When Malcolm Bowman presents his scheme for barriers for New York Harbor, he uses a PowerPoint presentation that begins with a cheeky question:
Q: When do you plan for a flood?
A: Too late.
From his study of the history of flood barriers, Bowman knows that it takes a disaster, plus years of planning, to marshal the political will and wherewithal to get such projects off the drawing board. Katrina’s legacy is being felt far beyond the confines of New Orleans, as coastal cities around the world begin to look closely at their own long-term exposure. A handful have recognized rising seas as a serious threat to national security, and are protecting themselves with barriers and other flood protection infrastructure—e.g., retractable barriers around the Venice lagoon, in Italy, and St. Petersburg, Russia, both of which are taking years to build; and the honeycomb of giant stormwater holding tanks beneath Tokyo, which sits directly in the path of tsunamis and cyclones.

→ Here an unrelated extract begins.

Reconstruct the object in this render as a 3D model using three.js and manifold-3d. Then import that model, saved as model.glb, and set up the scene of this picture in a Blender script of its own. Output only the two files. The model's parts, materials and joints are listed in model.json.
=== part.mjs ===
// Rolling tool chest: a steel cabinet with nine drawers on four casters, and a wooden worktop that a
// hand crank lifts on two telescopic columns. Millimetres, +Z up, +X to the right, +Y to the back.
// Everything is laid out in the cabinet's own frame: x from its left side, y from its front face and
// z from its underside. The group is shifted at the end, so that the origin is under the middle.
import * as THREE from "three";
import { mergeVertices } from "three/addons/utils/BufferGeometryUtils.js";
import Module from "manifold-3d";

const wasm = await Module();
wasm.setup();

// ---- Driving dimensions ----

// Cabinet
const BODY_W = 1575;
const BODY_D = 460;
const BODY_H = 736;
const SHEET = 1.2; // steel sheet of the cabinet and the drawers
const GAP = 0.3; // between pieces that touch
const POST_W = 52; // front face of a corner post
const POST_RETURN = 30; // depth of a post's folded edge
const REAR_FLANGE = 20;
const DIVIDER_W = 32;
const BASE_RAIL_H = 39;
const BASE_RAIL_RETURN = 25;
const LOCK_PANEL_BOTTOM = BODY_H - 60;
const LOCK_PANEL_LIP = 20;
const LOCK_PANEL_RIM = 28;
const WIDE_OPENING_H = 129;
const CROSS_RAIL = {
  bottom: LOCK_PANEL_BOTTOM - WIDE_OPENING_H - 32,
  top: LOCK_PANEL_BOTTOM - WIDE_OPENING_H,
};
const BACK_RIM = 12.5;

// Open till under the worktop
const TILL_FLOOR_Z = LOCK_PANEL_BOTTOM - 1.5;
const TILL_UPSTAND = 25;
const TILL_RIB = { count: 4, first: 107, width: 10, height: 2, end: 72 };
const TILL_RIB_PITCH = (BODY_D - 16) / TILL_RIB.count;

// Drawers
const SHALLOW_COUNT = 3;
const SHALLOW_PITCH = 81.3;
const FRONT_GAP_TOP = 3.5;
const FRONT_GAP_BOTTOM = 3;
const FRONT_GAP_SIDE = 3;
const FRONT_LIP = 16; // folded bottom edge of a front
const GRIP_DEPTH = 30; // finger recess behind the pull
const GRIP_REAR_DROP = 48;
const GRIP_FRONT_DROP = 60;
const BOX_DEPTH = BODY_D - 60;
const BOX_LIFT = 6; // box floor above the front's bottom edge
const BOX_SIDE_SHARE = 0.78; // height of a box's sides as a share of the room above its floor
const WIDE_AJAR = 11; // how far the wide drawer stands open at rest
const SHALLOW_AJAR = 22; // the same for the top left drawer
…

Such huge projects are the latest chapters in the long-running story of man’s compulsion to engineer his way past immense natural impediments. But if Jacob is right, this impulse may no longer be useful in the face of human- engineered climate change. Indeed, coastal cities like New York may have arrived at a pivotal moment, where they must begin to reverse the tide of relentless urban expansion and beat a strategic retreat from the water’s edge.
With or without barriers or other such mechanisms, one point is certain: failure to act is no longer an option. Jacob cites Alexandria, the cultural hub of the ancient world. Situated on the Nile Delta, the original city was gradually overwhelmed by silt. “By the time Napoleon got there,” Jacob says, “it was a village.”